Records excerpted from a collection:
---------------
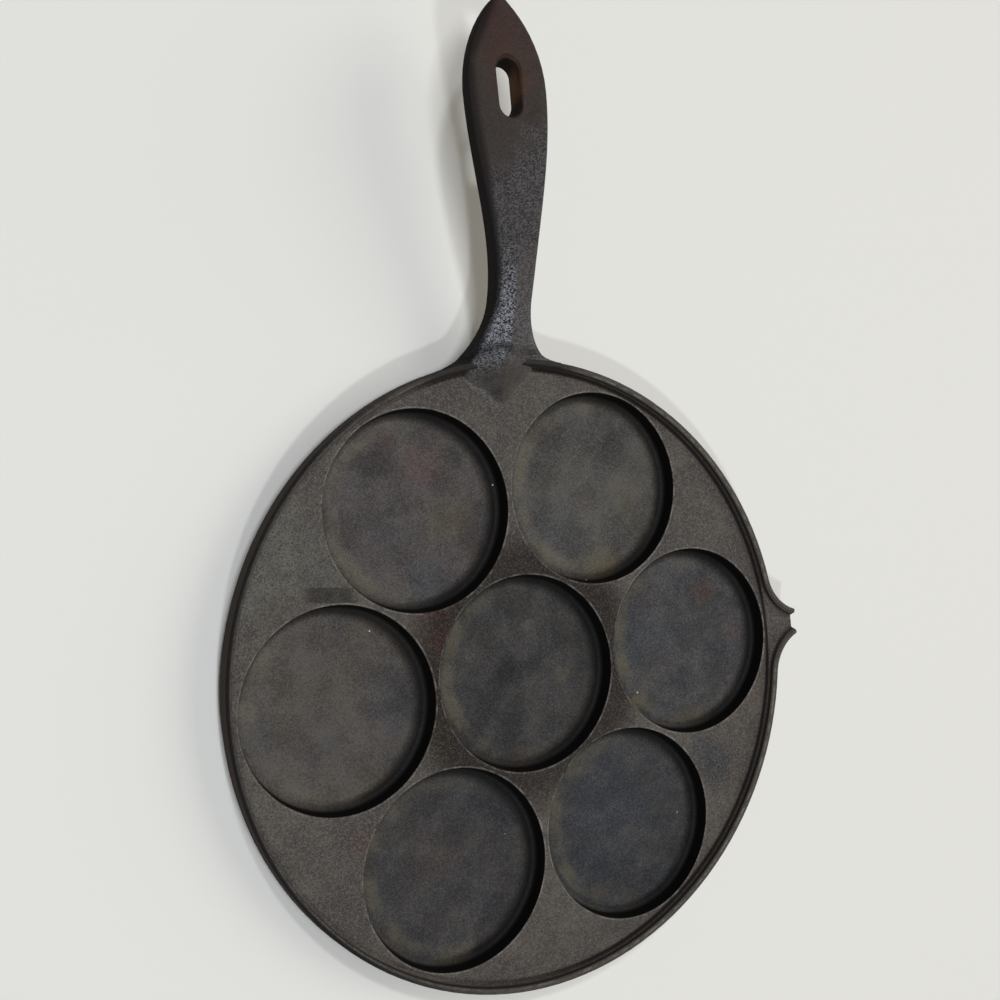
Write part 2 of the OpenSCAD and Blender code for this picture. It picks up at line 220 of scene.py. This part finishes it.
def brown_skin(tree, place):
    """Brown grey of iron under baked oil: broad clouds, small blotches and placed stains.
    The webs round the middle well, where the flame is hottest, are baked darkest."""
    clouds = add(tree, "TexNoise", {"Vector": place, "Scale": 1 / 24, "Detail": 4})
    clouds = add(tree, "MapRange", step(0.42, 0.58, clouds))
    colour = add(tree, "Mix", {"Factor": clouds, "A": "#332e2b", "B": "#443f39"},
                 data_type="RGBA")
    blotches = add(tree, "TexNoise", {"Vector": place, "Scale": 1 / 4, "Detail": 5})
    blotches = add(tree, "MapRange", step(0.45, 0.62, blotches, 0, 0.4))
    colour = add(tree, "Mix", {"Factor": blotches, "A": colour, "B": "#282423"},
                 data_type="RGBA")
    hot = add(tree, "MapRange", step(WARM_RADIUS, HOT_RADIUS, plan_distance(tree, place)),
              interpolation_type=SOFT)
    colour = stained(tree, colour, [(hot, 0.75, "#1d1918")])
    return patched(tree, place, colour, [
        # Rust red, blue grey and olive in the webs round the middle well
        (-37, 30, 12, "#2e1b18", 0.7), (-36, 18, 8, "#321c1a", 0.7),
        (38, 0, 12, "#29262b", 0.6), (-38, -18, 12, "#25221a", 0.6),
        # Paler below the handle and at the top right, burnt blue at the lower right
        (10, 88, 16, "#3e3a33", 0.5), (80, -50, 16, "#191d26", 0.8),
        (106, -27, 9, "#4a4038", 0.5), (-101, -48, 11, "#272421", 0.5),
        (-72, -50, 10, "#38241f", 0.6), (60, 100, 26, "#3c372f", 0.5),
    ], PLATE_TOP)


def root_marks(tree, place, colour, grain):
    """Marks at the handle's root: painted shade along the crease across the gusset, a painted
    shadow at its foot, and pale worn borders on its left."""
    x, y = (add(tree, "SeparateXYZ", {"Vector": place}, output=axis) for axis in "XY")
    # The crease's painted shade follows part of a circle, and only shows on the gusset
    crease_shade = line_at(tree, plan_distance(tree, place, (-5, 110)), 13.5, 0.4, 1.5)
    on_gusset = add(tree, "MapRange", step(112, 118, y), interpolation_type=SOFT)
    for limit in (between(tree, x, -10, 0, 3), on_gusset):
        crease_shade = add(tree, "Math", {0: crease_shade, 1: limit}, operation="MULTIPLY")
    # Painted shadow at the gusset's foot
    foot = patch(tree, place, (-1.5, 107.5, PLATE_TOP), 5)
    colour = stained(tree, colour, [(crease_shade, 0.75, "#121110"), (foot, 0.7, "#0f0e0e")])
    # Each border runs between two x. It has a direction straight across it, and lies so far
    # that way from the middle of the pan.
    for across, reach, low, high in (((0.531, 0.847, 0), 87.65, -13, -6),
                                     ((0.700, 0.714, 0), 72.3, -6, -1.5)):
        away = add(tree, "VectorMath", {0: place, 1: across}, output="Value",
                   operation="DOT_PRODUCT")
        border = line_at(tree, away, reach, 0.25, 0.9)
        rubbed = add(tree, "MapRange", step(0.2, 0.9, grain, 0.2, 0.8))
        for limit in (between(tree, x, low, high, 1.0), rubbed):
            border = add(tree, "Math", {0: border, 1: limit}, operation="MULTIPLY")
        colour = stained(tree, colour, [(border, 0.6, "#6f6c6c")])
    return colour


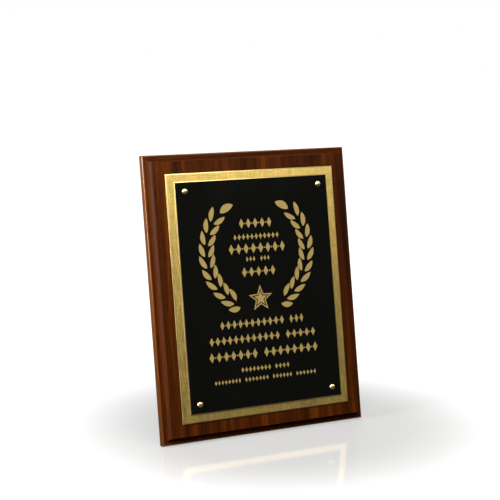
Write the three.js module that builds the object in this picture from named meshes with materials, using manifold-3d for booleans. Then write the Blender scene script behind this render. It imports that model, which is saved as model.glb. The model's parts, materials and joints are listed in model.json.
---------------
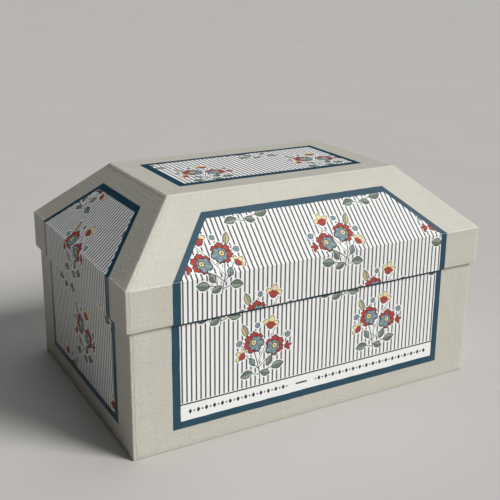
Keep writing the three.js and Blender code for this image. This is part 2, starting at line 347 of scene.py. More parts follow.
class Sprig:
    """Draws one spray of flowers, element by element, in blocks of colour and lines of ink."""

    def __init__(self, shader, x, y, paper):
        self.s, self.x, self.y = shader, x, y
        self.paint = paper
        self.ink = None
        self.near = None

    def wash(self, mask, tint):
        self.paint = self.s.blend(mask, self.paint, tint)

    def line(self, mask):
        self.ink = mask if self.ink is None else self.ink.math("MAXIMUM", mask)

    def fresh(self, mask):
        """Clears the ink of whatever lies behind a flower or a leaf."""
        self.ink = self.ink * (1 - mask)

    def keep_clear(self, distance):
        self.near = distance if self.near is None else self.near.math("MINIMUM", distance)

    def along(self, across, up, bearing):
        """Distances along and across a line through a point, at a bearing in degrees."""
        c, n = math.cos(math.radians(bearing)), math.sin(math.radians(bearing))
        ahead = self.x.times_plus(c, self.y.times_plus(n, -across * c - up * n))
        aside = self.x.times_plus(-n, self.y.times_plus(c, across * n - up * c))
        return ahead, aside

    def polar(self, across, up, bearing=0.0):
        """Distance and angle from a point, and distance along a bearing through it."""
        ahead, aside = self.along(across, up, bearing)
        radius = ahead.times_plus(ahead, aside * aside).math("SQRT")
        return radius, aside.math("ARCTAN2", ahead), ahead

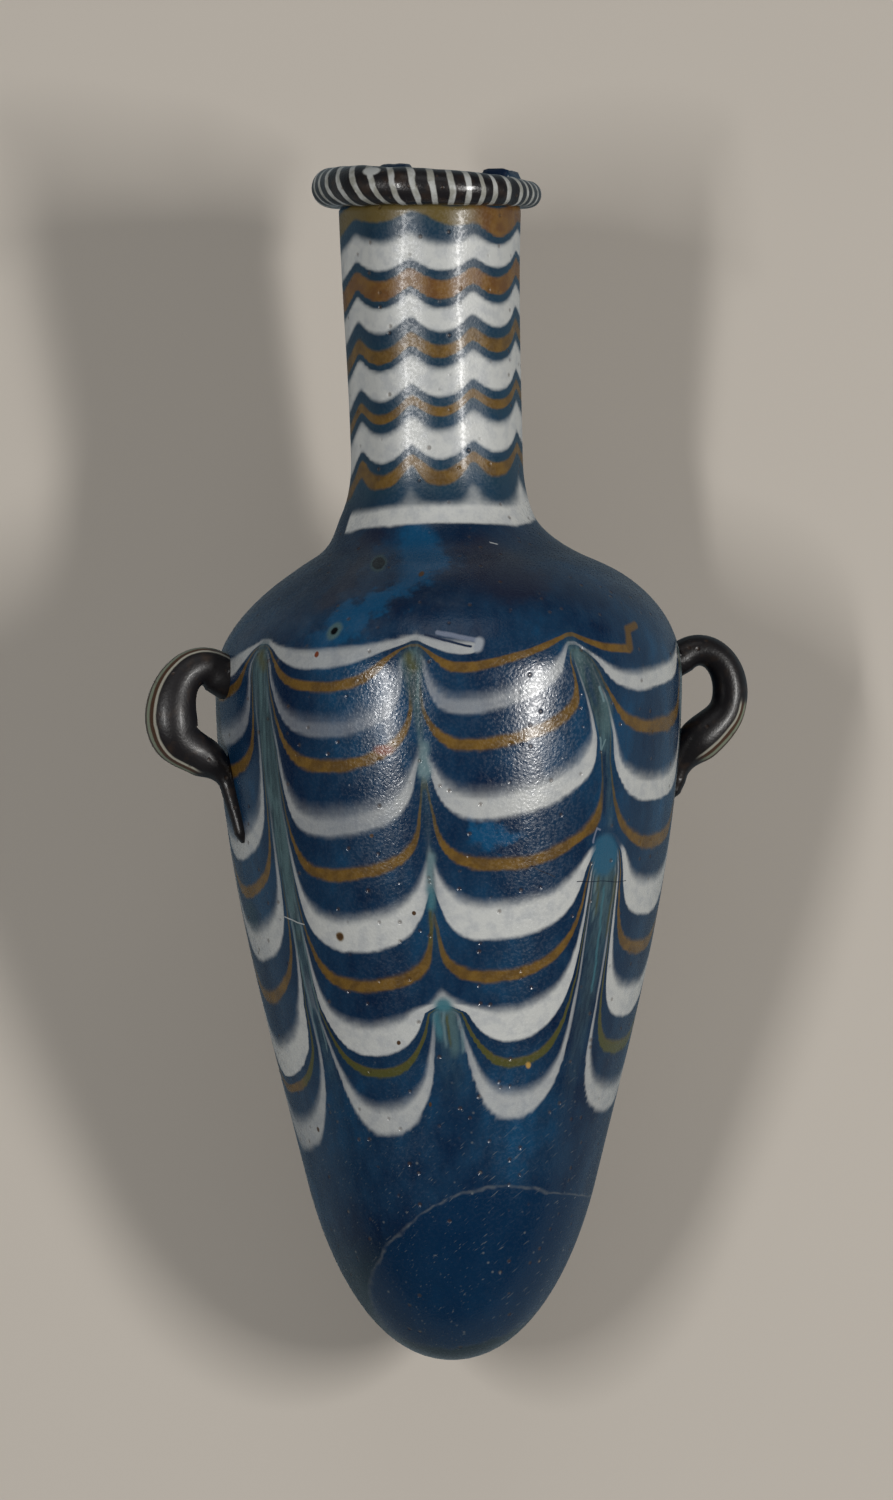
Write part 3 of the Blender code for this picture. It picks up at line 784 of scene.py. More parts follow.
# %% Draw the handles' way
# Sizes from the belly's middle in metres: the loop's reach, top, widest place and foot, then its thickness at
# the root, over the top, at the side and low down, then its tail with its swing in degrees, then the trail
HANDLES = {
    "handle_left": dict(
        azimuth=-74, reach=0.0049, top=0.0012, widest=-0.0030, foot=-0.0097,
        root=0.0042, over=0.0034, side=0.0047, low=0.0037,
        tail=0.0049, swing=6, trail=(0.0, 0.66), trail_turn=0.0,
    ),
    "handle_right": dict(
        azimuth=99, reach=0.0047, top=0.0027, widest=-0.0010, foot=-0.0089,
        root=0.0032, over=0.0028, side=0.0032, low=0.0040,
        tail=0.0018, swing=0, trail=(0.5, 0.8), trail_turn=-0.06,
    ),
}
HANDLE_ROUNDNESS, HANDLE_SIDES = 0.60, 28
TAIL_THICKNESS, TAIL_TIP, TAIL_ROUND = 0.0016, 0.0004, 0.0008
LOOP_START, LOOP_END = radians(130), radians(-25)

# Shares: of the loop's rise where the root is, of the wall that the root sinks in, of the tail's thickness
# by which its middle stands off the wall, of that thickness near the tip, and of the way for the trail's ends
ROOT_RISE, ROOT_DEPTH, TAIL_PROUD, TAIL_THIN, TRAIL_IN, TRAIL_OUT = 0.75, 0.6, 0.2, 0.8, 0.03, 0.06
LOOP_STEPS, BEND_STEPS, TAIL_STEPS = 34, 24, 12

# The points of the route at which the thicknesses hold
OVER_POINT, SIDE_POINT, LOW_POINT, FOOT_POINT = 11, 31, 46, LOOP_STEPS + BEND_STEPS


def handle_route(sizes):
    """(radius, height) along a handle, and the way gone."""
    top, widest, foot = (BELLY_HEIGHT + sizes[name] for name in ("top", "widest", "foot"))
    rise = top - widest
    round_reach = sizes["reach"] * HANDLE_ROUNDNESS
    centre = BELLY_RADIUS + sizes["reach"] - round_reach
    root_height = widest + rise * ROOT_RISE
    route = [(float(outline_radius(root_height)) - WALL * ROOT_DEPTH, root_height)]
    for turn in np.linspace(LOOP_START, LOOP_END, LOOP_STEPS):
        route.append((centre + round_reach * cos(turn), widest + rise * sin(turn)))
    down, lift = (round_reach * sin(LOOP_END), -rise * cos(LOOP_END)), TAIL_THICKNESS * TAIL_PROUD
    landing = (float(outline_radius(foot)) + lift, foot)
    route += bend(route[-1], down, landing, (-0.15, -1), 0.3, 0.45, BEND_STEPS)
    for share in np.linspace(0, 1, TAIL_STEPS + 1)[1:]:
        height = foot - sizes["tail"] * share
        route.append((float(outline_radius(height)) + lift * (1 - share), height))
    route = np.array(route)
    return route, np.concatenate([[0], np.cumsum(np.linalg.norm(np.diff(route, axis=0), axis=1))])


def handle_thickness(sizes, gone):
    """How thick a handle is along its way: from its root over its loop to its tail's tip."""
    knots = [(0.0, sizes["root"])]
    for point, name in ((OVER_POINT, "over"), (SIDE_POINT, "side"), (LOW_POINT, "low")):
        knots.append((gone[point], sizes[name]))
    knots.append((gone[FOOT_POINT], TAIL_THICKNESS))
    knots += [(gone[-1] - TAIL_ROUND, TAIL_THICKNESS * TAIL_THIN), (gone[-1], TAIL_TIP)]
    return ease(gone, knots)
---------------
→ **Given task**
Pull out all lines containing "behind".

→ **The output**
Write the three.js module that builds the object in this picture from named meshes with materials, using manifold-3d for booleans. Then write the Blender scene script behind this render. It imports that model, which is saved as model.glb. The model's parts, materials and joints are listed in model.json.
        """Clears the ink of whatever lies behind a flower or a leaf."""